Kult pierścieni mistrzowskich i kult jednostki w amerykańskim sporcie oraz zainteresowanie jakie wzbudza sam James, będą zawsze stawiały sprawy na ostrzu noża. Ten świat żywi się podziałem na czarne i białe, unikając kiedy tylko można szarego koloru. I to nawet w aspekcie trenowania drużyn koszykówki NBA, która jak wiemy jest niezwykle kompleksowym sportem - dziesięciu ludzi na boisku przez 48 minut porusza się w różnych kierunkach i robi różne rzeczy z piłką.
Najbliższy sezon Cavaliers najprawdopodobniej raz jeszcze rozpocznie się rozczarowująco. Drugi strzelec drużyny Kyrie Irving wciąż rehabilituje się po operacji kolana i może być gotów do gry dopiero w grudniu. Podstawowy rzucający obrońca Iman Shumpert przeszedł w środę operację nadgarstka i wróci do gry najwcześniej pod koniec roku. Z kolei negocjacje kontraktowe z Tristanem Thompsonem doprowadziły do tego, że kluczowy podkoszowy obrońca Cavs nie bierze udziału w obozie treningowym.
- Nauczyłem się tego, że tutaj w USA wszystko musi zacząć działać bardzo szybko. Nie ma czasu na realizację długofalowych planów - dodaje Blatt.
Więc jeżeli w grudniu media znów szukały będą winnego, to jeśli ostrzału uniknie sam James, znów oberwie się Blattowi. W końcu Blatt został trenerem Cavaliers, zanim James zdecydował się na powrót do Cleveland. Nie odwrotnie. Nie został przez Jamesa namaszczony.

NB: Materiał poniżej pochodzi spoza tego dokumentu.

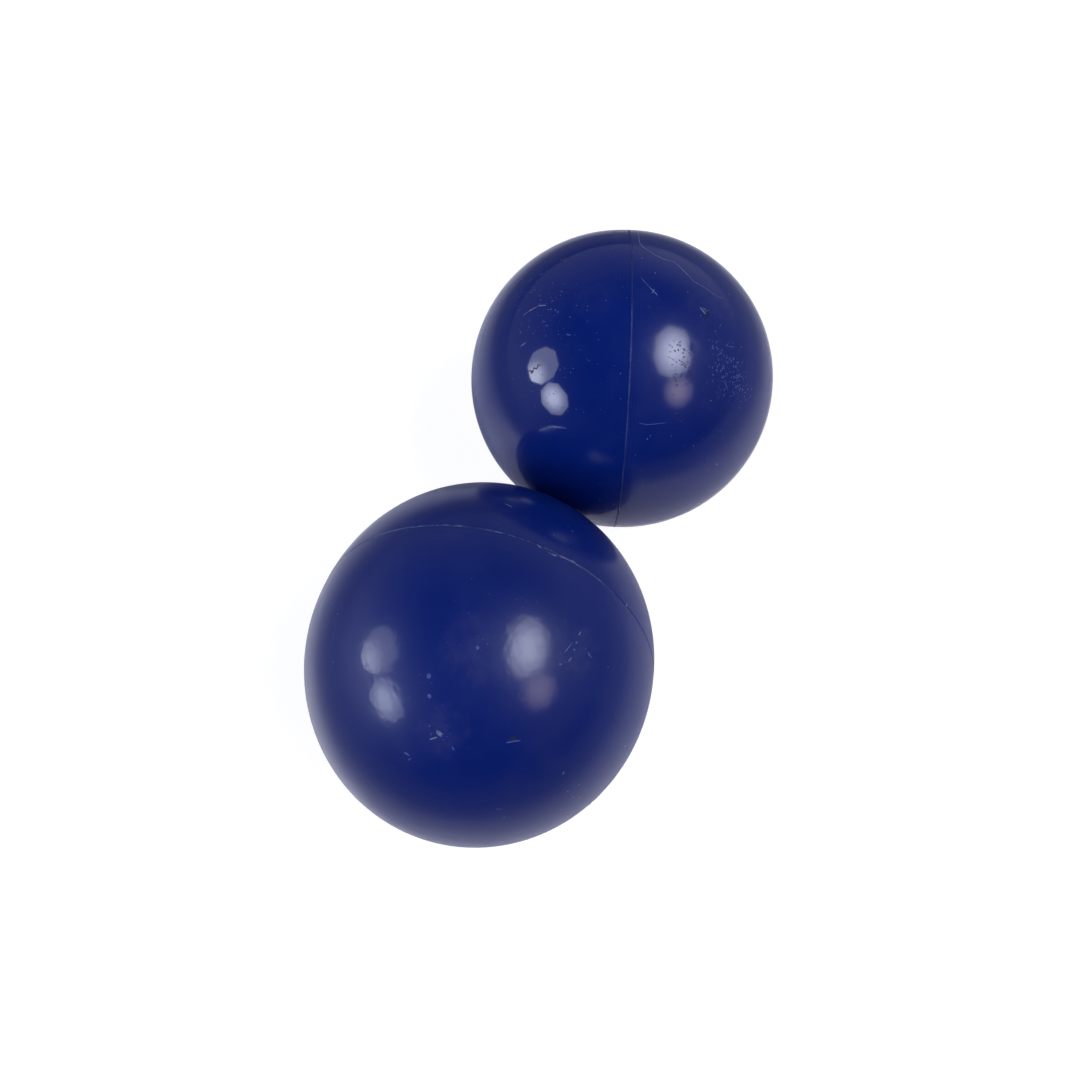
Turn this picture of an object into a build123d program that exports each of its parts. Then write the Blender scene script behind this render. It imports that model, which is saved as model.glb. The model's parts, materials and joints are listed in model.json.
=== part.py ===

- Wytrzymał tę sytuację nieprawdopodobnie dobrze jak na trenera debiutującego w NBA - mówił po Finałach James.
Przegranych Finałach... Jeżeli Cavaliers przegrają po raz drugi, pozycja Blatta będzie zagrożona. Ale nawet wcześniej wystarczy seria kilku przegranych meczów w sezonie regularnym i wątpliwości co do jego kwalifikacji powrócą.
Gorące krzesło pod Blattem pozostanie gorące. Przecież wiemy, że J.R. Smith byłby w stanie spróbować przebiec przez mur.